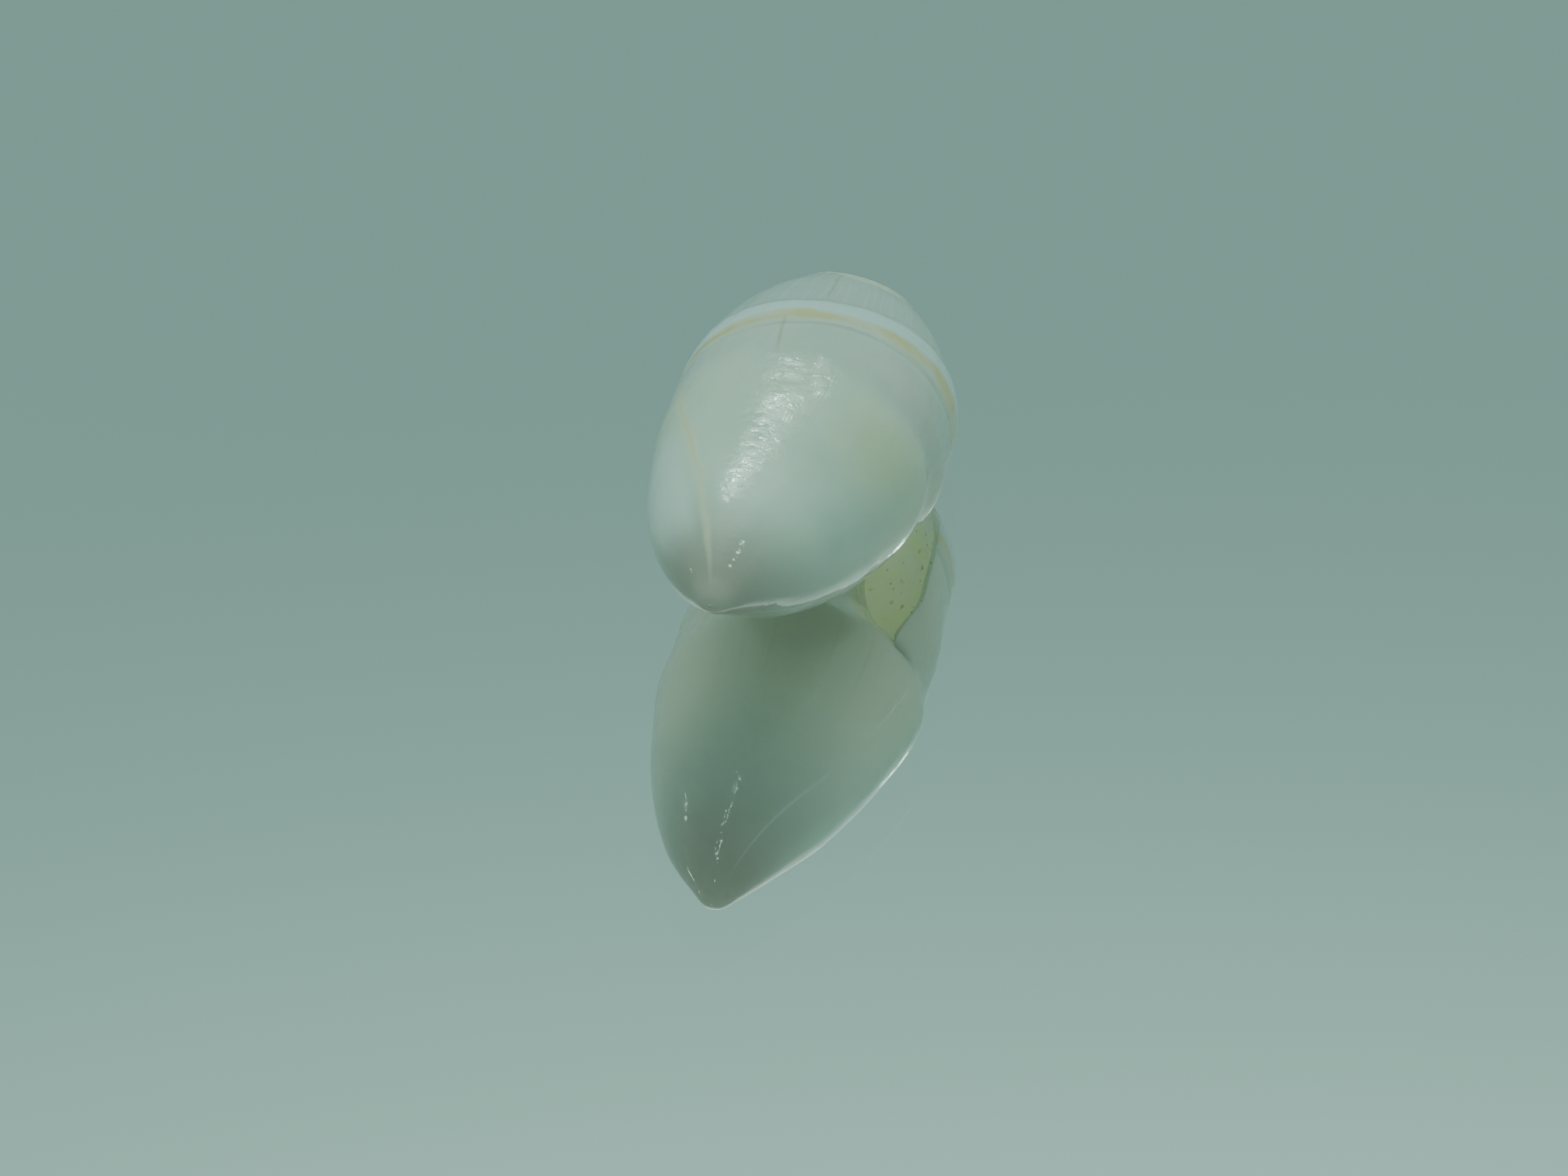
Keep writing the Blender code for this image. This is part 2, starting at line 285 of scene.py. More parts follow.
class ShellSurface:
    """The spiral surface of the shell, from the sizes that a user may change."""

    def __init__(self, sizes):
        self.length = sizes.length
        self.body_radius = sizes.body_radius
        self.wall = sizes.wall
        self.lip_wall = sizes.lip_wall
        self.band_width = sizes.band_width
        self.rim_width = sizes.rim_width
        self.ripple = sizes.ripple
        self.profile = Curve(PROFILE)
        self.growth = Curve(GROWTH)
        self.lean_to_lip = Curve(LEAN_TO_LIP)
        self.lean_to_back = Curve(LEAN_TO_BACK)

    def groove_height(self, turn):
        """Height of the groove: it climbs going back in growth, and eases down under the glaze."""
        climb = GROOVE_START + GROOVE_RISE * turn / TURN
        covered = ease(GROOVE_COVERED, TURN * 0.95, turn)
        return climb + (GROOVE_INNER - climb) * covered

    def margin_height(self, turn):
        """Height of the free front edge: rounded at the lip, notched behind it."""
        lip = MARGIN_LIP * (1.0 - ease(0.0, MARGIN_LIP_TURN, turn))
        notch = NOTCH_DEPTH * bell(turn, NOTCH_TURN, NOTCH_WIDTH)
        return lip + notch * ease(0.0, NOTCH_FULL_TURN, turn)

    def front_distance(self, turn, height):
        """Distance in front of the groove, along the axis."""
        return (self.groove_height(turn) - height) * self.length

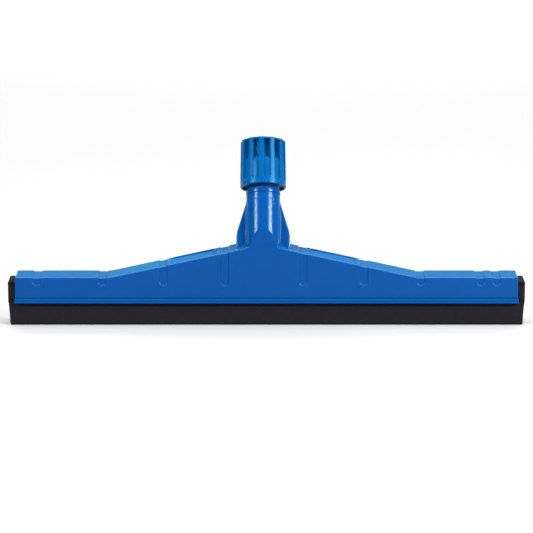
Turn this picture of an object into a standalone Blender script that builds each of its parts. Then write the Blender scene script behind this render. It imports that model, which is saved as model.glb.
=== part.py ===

* * *

Task goal >> Starting at the top of the data above, repeat every line exactly until the line containing "spiral surface of" has been given, then stop.

Complete answer >>
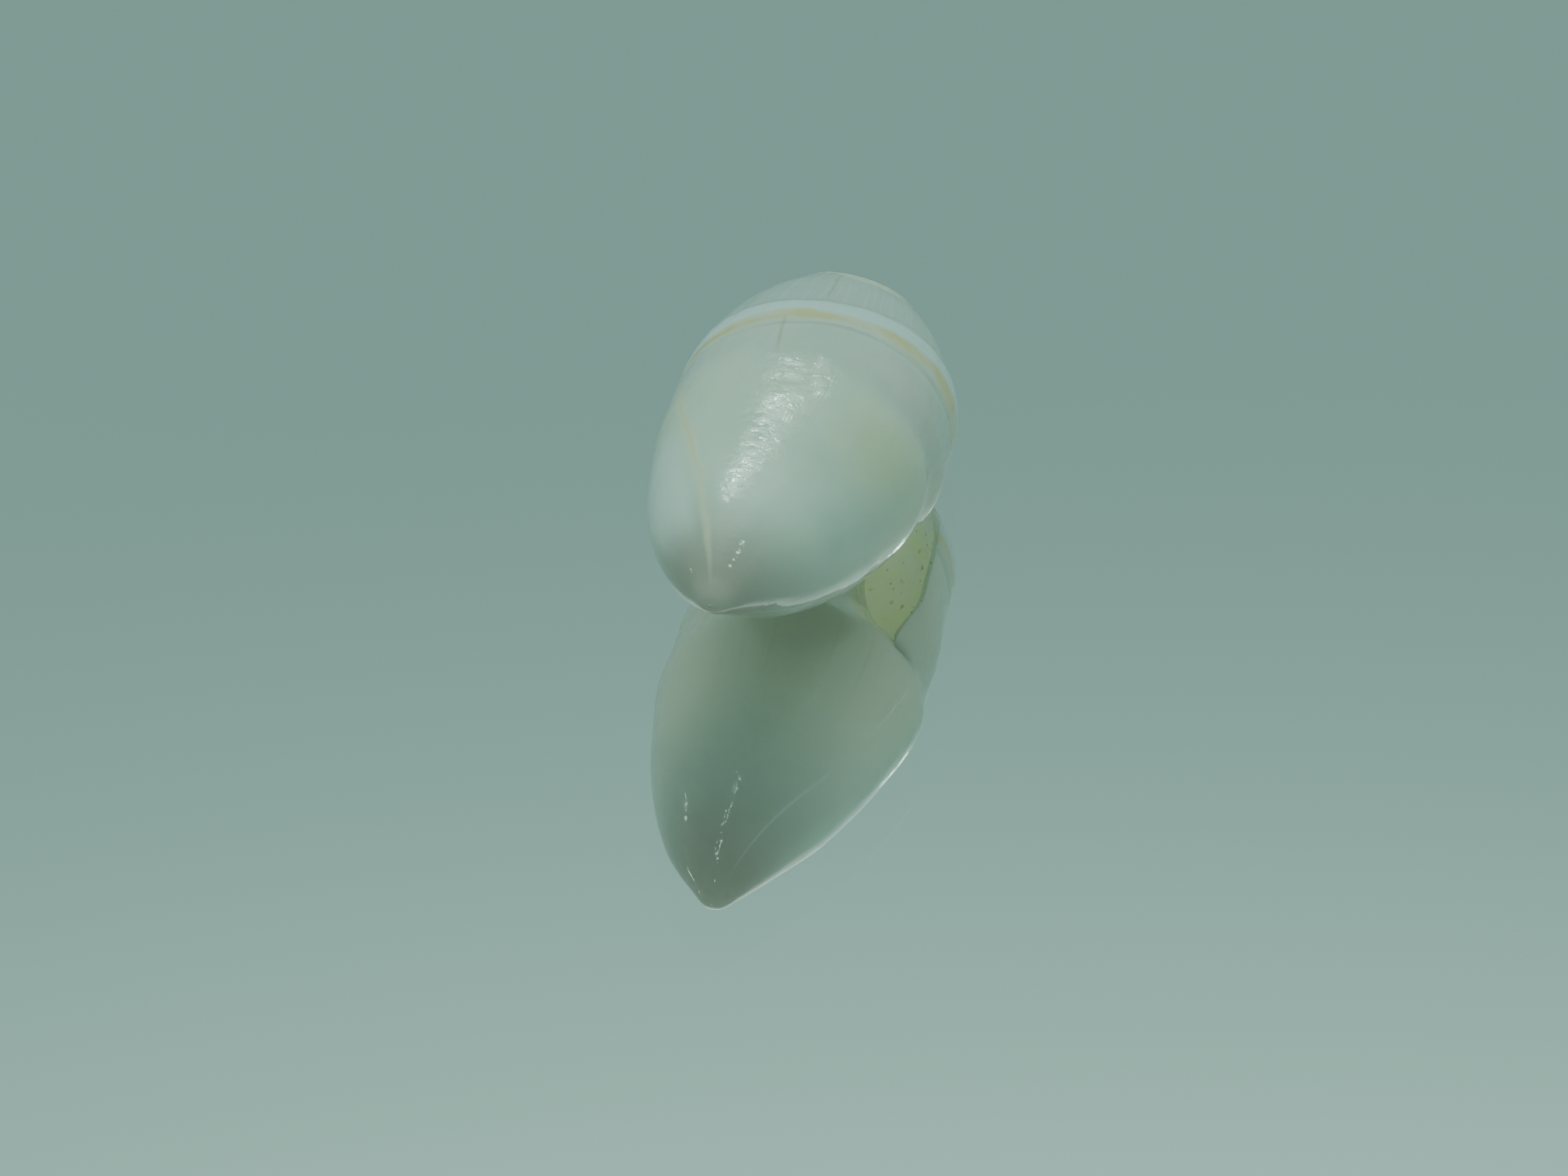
Keep writing the Blender code for this image. This is part 2, starting at line 285 of scene.py. More parts follow.
class ShellSurface:
    """The spiral surface of the shell, from the sizes that a user may change."""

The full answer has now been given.